I am writing a SQL query and I have n regular expressions to match in the query.
SELECT * FROM
Sample_Table
WHERE
(REGEXP_CONTAINS(content, r"[a-z0-9A-Z]{40}") OR -- expression 1
REGEXP_CONTAINS(content, r"[0-9a-z]{32}") OR -- expression 2
..................
REGEXP_CONTAINS(content, r"[a-z0-9]{80}") OR -- expression n-1
REGEXP_CONTAINS(content, r"[a-z0-9A-Z\%]{35}")) -- expression n
Now, when I get back the result, I want to know the particular returned row is matched by expression 1 or expression 2. One option would have been to run each regular expression once and tag the result. But, I have to run all the regular expression in one query because of resource limitation in Google BigQuery.

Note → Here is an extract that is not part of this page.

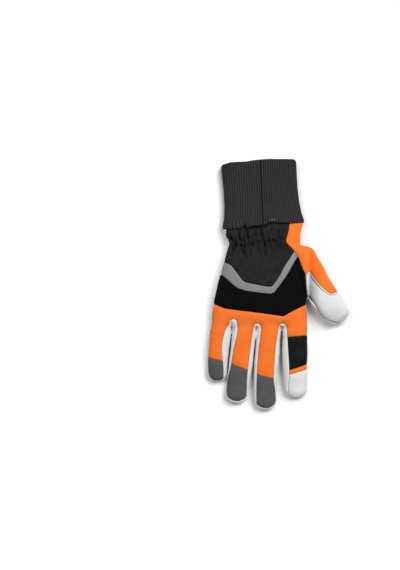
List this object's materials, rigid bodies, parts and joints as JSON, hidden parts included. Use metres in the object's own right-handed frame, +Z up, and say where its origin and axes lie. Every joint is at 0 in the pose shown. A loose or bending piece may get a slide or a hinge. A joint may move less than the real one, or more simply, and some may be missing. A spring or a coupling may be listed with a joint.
{
  "type": "chainsaw glove",
  "caption": "Right-hand work glove lying palm down: ribbed knit cuff, cloth back with a reflective band, white leather palm, thumb and finger walls, hollow inside.",
  "frame": {"origin": "middle of the glove's footprint on the surface it lies on", "axes": "+Z up from the surface, fingers towards -Y, cuff mouth towards +Y, thumb towards +X"},
  "size_m": [0.1662, 0.2994, 0.0271],
  "materials": {
    "rib_knit": "matte, ribbed",
    "charcoal_cloth": "matte",
    "reflective_cloth": "satin, reflective",
    "black_cloth": "matte",
    "orange_cloth": "matte, fluorescent",
    "grey_cloth": "matte",
    "white_leather": "satin",
    "black_rubber": "satin",
    "grey_rubber": "satin"
  },
  "bodies": {
    "root": {"knit_cuff": "rib_knit", "wrist_panel": "charcoal_cloth", "reflective_band": "reflective_cloth", "knuckle_panel": "black_cloth", "finger_back_panel": "orange_cloth", "pinky_tip": "grey_cloth", "ring_tip": "grey_cloth", "middle_tip": "grey_cloth", "index_patch": "black_rubber", "index_strip": "orange_cloth", "index_tip": "white_leather", "thumb_panel": "orange_cloth", "thumb_leather": "white_leather", "fourchette_pinky_ring": "white_leather", "fourchette_ring_middle": "white_leather", "fourchette_middle_index": "white_leather", "palm": "white_leather", "thumb_palm_leather": "white_leather", "palm_pad_knuckle": "white_leather", "palm_pad_thumb": "white_leather", "palm_pad_heel": "white_leather", "label_frame": "grey_rubber", "label_plate": "black_rubber"}
  },
  "joints": []
}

Is there any way to tag each returned result row with the matched regular expression?
CodePudding user response:
Consider below approach
with patterns as (
select 1 pattern_id, r"[a-z0-9A-Z]{40}" pattern union all
select 2, r"[0-9a-z]{32}" union all
select 3, r"[a-z0-9]{80}" union all
select 4, r"[a-z0-9A-Z\%]{35}"
)
select any_value(t).*, string_agg('' || pattern_id) matches
from Sample_Table t, patterns p
where regexp_contains(content, pattern)
group by format('%t', t)
if you have better column to use for group by
you should use it - for example
select any_value(t.sample_repo_name), string_agg('' || pattern_id) as matches
from `bigquery-public-data.github_repos.sample_contents` t, patterns p
where regexp_contains(content, pattern)
group by id